Growth and survival of provenances of snow gums (Eucalyptus pauciflora) and other hardy eucalypts
Carried out by: University of Cumbria
This project explored the performance of species and provenances of particularly hardy Eucalyptus in two of four trials established in 1985. The origins selected in the trials were based on performance of trials established in 1981 and which were subjected to a particularly severe winter in 1981/82. A trial in the series at Chiddingfold near Forest Research’s Alice Holt research station was assessed in 2009. The project involved examining growth and survival of a trial at Torridge and one at Thetford of snow gums and other more hardy origins.
SFT Funds Awarded: £2,549
The majority of origins tested at the trials were not sufficiently hardy to be considered for planting on similar sites.
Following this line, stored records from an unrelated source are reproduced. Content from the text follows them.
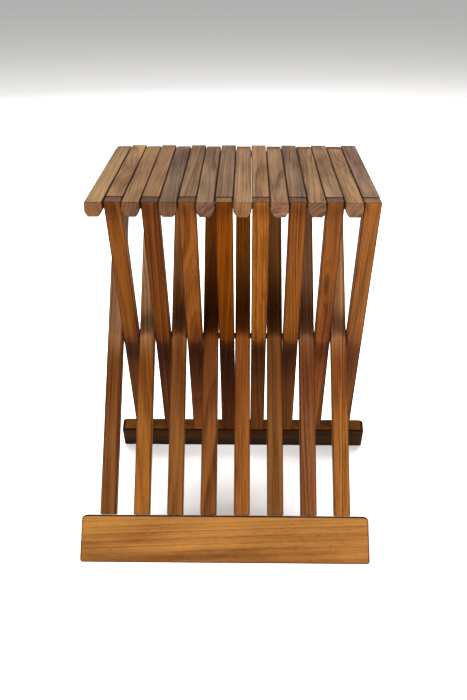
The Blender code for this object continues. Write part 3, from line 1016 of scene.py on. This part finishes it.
# %% Plugs
PLUG_RADIUS = 0.0057
PLUG_THICKNESS = 0.004
PLUG_EASE = 0.0004
PLUG_EASE_STEPS = 4
PLUG_TONE = "#5c4426"
plug_teak = teak("Teak end grain", 0.55, "#1c0d05", "#b5946e", ring_mm=1.6, end_axis=(1, 0, 0))
PLUGS = {
    "pivot_plug_left": (-1, "front_foot_frame"),
    "rear_hinge_plug_left": (-1, "front_foot_frame"),
    "pivot_plug_right": (1, "rear_foot_frame"),
    "front_hinge_plug_right": (1, "rear_foot_frame"),
    "front_hinge_plug_left": (-1, "slat_01"),
    "rear_hinge_plug_right": (1, "slat_16"),
}
for number, (node, (side, body)) in enumerate(PLUGS.items(), 1):
    low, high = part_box(node)
    face = low.x if side < 0 else high.x
    inner = face - side * PLUG_THICKNESS
    middle = (low + high) / 2
    outline = [(inner, PLUG_RADIUS)]
    for step in range(PLUG_EASE_STEPS + 1):
        turn = math.pi / 2 * step / PLUG_EASE_STEPS
        drop = PLUG_EASE * (1 - math.sin(turn))
        outline.append((face - side * drop, PLUG_RADIUS - PLUG_EASE * (1 - math.cos(turn))))
    plug = bpy.data.objects.new(f"{node}_teak", turned(sorted(outline), middle.y, middle.z))
    bpy.context.scene.collection.objects.link(plug)
    plug.data.materials.append(plug_teak)
    season(
        plug,
        "leg",
        Matrix.Identity(3),
        lambda n, middle=middle: middle,
        lambda at, number=number: number,
        lambda n: PLUG_TONE,
    )
    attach(plug, body)
    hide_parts(node)
print("plugs:", len(PLUGS))

# %% Rods
steel, steel_tree, steel_shader = new_material("Brushed stainless steel")
steel_at = add_node(steel_tree, "ShaderNodeTexCoord").outputs["Object"]
brushed = add_node(steel_tree, "ShaderNodeMapping", inputs={"Vector": steel_at, "Scale": (30, 2500, 2500)})
scratches = add_node(
    steel_tree, "ShaderNodeTexNoise", inputs={"Vector": brushed.outputs[0], "Scale": 1.0, "Detail": 2.0}
)
polish = add_node(
    steel_tree,
    "ShaderNodeMapRange",
    inputs={"Value": scratches.outputs["Fac"], "To Min": 0.42, "To Max": 0.62},
)
steel_tree.links.new(polish.outputs[0], steel_shader.inputs["Roughness"])
steel_shader.inputs["Base Color"].default_value = linear("#77736e")
steel_shader.inputs["Metallic"].default_value = 1.0
for node in ("pivot_rod", "front_hinge_rod", "rear_hinge_rod"):
    rod = frame["nodes"][node]
    for slot_index in range(len(rod.material_slots)):
        rod.material_slots[slot_index].material = steel
print("rods are", steel.name)
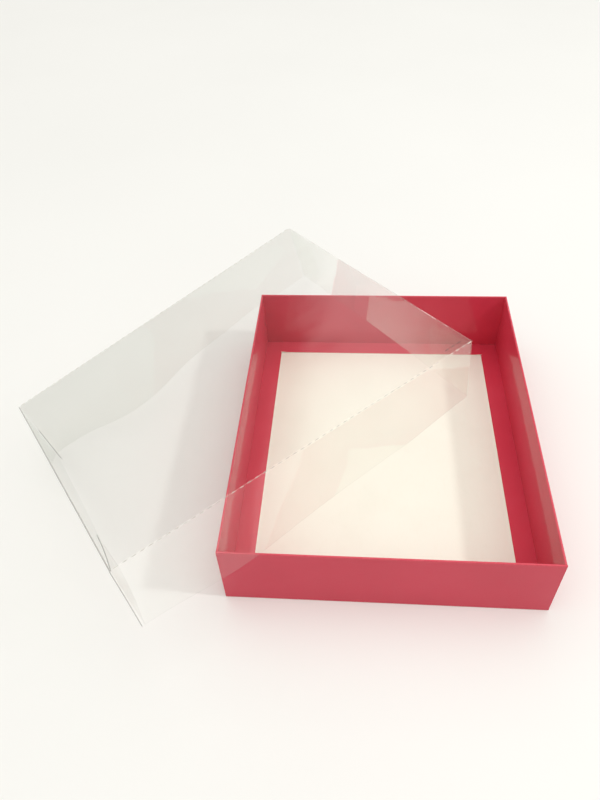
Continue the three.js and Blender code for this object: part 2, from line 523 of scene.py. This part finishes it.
def clear_plastic(name, gloss=1.0, shade_tint=None):
    """A clear glossy sheet. It mirrors as both faces of a thin sheet do, on the face met first.

    A grey tint, painted shade, is full at the lid's left end and has mostly faded where the lid
    reaches the tray.
    """
    nodes = Nodes(name)
    ripple = nodes.noise(28, detail=2, rough=0.4)
    scuff = nodes.noise(160, detail=5, rough=0.7, stretch=(1, 0.2, 1), bend=0.6)
    normal = nodes.bump(ripple, strength=0.25, distance=0.002)
    one_face = nodes.add("ShaderNodeFresnel", IOR=PLASTIC_IOR, Normal=normal).outputs["Fac"]
    twice = nodes.math("MULTIPLY", one_face, 2.0)
    both_faces = nodes.math("DIVIDE", twice, nodes.math("ADD", one_face, 1.0))
    haze = nodes.scaled(scuff, LIGHT_HAZE, SCUFFED_HAZE, start=0.5, end=0.8)
    veiled = nodes.math("ADD", both_faces, haze)
    back = nodes.add("ShaderNodeNewGeometry").outputs["Backfacing"]
    front = nodes.math("SUBTRACT", 1.0, back)
    # Its mirror images light what is under it, so its own shadow is faint.
    shadow_ray = nodes.add("ShaderNodeLightPath").outputs["Is Shadow Ray"]
    shadow = nodes.scaled(shadow_ray, 1, SHADOW_SHARE, start=0, end=1)
    share = nodes.product(veiled, gloss, front, shadow)
    colour = CLEAR_TINT
    if shade_tint:
        across = nodes.add("ShaderNodeSeparateXYZ", Vector=nodes.place).outputs["X"]
        colour = nodes.mixed(nodes.scaled(across, 0, SHADE_TINT_FADED, *SHADE_TINT_ENDS), shade_tint, CLEAR_TINT)
    through = nodes.add("ShaderNodeBsdfTransparent", Color=colour)
    mirror = nodes.add(
        "ShaderNodeBsdfPrincipled",
        Base_Color=MIRROR_TINT,
        Metallic=0.85,
        Roughness=nodes.scaled(scuff, 0.03, 0.1),
        Normal=normal,
    )
    return nodes.finish(nodes.blend(share, through, mirror))


def milky_plastic(name, share, tone, clearness=0.92):
    """Cut, bent or scored plastic, which scatters a share of the light in its own tone. Where that
    tone stands in for light or shade, it is painted shade or a painted highlight.
    """
    dark, thin = 0.85, 0.8
    nodes = Nodes(name)
    grain = nodes.noise(1500, detail=3)
    colour = (clearness, clearness, clearness, 1)
    through = nodes.add("ShaderNodeBsdfTransparent", Color=colour)
    solid = nodes.add(
        "ShaderNodeBsdfPrincipled",
        Base_Color=nodes.ramp(grain, warm_grey(tone * dark), warm_grey(tone)),
        Roughness=0.25,
    )
    return nodes.finish(nodes.blend(nodes.scaled(grain, share * thin, share), through, solid))


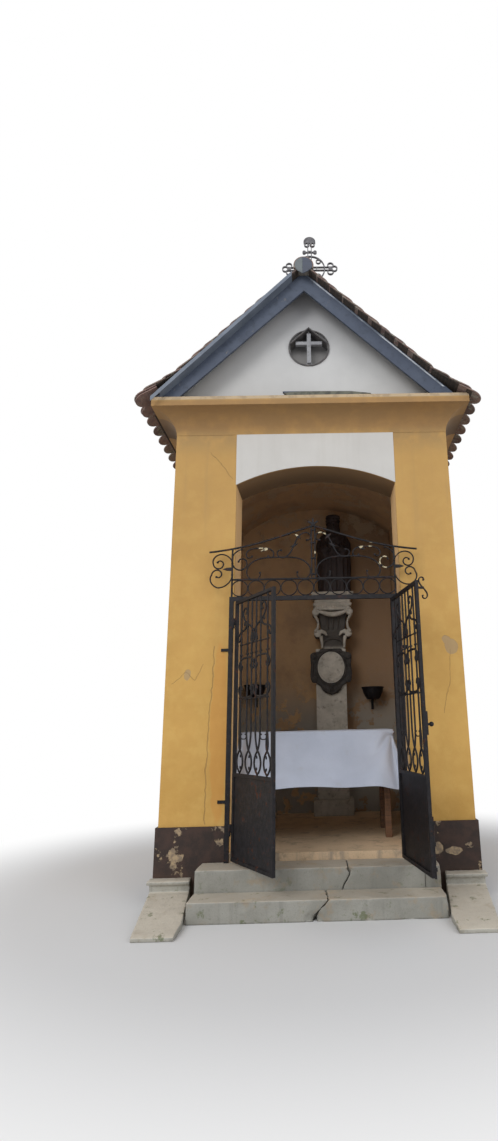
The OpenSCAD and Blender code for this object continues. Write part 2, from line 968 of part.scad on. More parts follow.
// Twin spirals that stand out beyond the post, above and below its middle
module end_scrolls() {
    m1 = [post_mid + 111, field_low + field_h * 0.29];
    m2 = [post_mid + 124, field_low + field_h * 0.08];
    leaf_z = (m1[1] + m2[1]) / 2;
    eyed_strand(concat(
        spiral(m1, 111, 52, 180, -180, 10), tail(spiral(m1, 52, 20, 0, -320, 14))), stem_w);
    eyed_strand(concat(
        spiral(m2, 124, 112, 180, 90, 6), tail(spiral(m2, 112, 52, 270, 90, 6)),
        tail(spiral(m2, 52, 20, 0, 300, 14))), stem_w);
    blade([
        [post_mid + 2, leaf_z - 16], [post_mid + 48, leaf_z - 13], [post_mid + 84, leaf_z],
        [post_mid + 48, leaf_z + 13], [post_mid + 2, leaf_z + 16]
    ]);
}

// The scrolls between the middle stem and the post on one side
module field_scrolls() {
    m = [post_mid - 76, field_low + field_h * 0.30];
    eyed_strand(concat(
        spiral(m, 120, 76, 90, -90, 8), tail(spiral(m, 76, 26, 0, -330, 18))), stem_w);
    eyed_strand(scroll(
        [post_mid * 0.2, field_low + 50], [post_mid * 0.66, field_low + 50], 290, 1, -1, 32), stem_w);
    eyed_strand(scroll(
        [post_mid * 0.078, field_low + field_h * 0.72], [post_mid * 0.40, field_low + field_h * 0.53],
        260, -1, 1, 28), stem_w);
    eyed_strand(scroll(
        [post_mid * 0.56, field_low + field_h * 0.42], [post_mid * 0.76, field_low + field_h * 0.42],
        250, 1, -1, 20), stem_w);
    // Leaf tips welded to the scrolls under the rail
    for (q = [[0.19, 0.79, 40], [0.60, 0.54, -20], [0.24, 0.62, 150]])
        translate([post_mid * q[0], field_low + field_h * q[1], 0])
            rotate(q[2])
                blade([[-40, -3], [0, 13], [40, 3], [6, -9]]);
}

module overthrow_pieces() {
    both_sides() {
        strand(bezier([-2, apex_z], [over_x * 0.25, apex_z - over_h * 0.1],
            [over_x * 0.54, apex_z - over_h * 0.285], [over_x, end_z], 12), rail_w);
        plate(post_mid - 8, post_mid + 8, transom_top + gap, end_z + 22);
        plate(9, 9 + stem_w, field_low - 2, apex_z - 8);
        for (i = [0 : 4])
            ring([(i + 0.5) * ring_pitch, transom_top + gap + ring_r], ring_r, 9);
        end_scrolls();
        field_scrolls();
    }
    plate(-post_mid - 8, post_mid + 8, rail_low, rail_low + rail_w);
    // Collars on the middle stem, and the flower on top of it
    for (q = [0.05, 0.35, 0.65, 0.9])
        plate(-24, 24, field_low + field_h * q, field_low + field_h * q + 14);
    translate([0, apex_z + 14, 0])
        union() {
            cylinder(h = thin_d, r = 20, $fn = 16);
            for (a = [30, 90, 150])
                rotate(a)
                    blade([[10, -9], [48, -7], [58, 0], [48, 7], [10, 9]]);
        }
}

module gate_overthrow() {
    color(iron)
        stand_up(gate_y + (bar_d - thin_d) / 2)
            union()
                overthrow_pieces();
}

// A leaf drawn closed, with its hinge axis on the Z axis and reaching towards +X
leaf_x0 = 8;
field_x0 = leaf_x0 + stile_w + gap;
field_x1 = leaf_reach - stile_w - gap;
leaf_mid = (field_x0 + field_x1) / 2;
bay = (field_x1 - field_x0) / 4;
leaf_rail = 26;
lattice_low = panel_h + leaf_rail + gap;
lattice_high = leaf_high - leaf_rail - gap;
lattice_h = lattice_high - lattice_low;
oval_z = lattice_low + lattice_h * 0.13;
fork_z = lattice_low + lattice_h * 0.235;

module leaf_frame() {
    union() {
        box(leaf_x0, leaf_x0 + stile_w, leaf_y0, leaf_y0 + bar_d, leaf_low, leaf_high);
        box(leaf_reach - stile_w, leaf_reach, leaf_y0, leaf_y0 + bar_d, leaf_low, leaf_high);
        for (z = [leaf_low, panel_h, leaf_high - leaf_rail])
            box(leaf_x0 + 1, leaf_reach - 1, leaf_y0, leaf_y0 + bar_d, z, z + leaf_rail);
        for (z = hinge_heights)
            translate([0, 0, z])
                difference() {
                    union() {
                        cylinder(h = knuckle_h, r = knuckle_r);
                        box(0, knuckle_r, 0, leaf_y0 + 6, 0, knuckle_h);
                    }
                    translate([0, 0, -1])
                        cylinder(h = knuckle_h + 2, r = pin_r + pin_play);
                }
    }
}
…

An origin that performed well in both trials, was E. pauciflora ssp debeuzevillei (239) from Mount Ginini in the Australian Capital Territories. However, the growth rate was poor compared with many other eucalypts but greater over 25 years than that of naturalised or native broadleaves, the best origin achieving 10 m3 ha-1 year-1 at an age of 25 years at Torridge and around 7 m3 ha-1 year-1 at Thetford. This compares unfavourably with the yields possible on the sites using exotic conifers. The growth of two small plots of E. nitens at Torridge, yielding an estimated 39 m3 ha-1 yr-1 over twenty five years, illustrates the productive potential of some eucalypts, provided careful matching of species to site is achieved. However, the complete failure of this species at an earlier trial at Thetford highlights the importance of developing an understanding of the site limitations for the different types of eucalypts.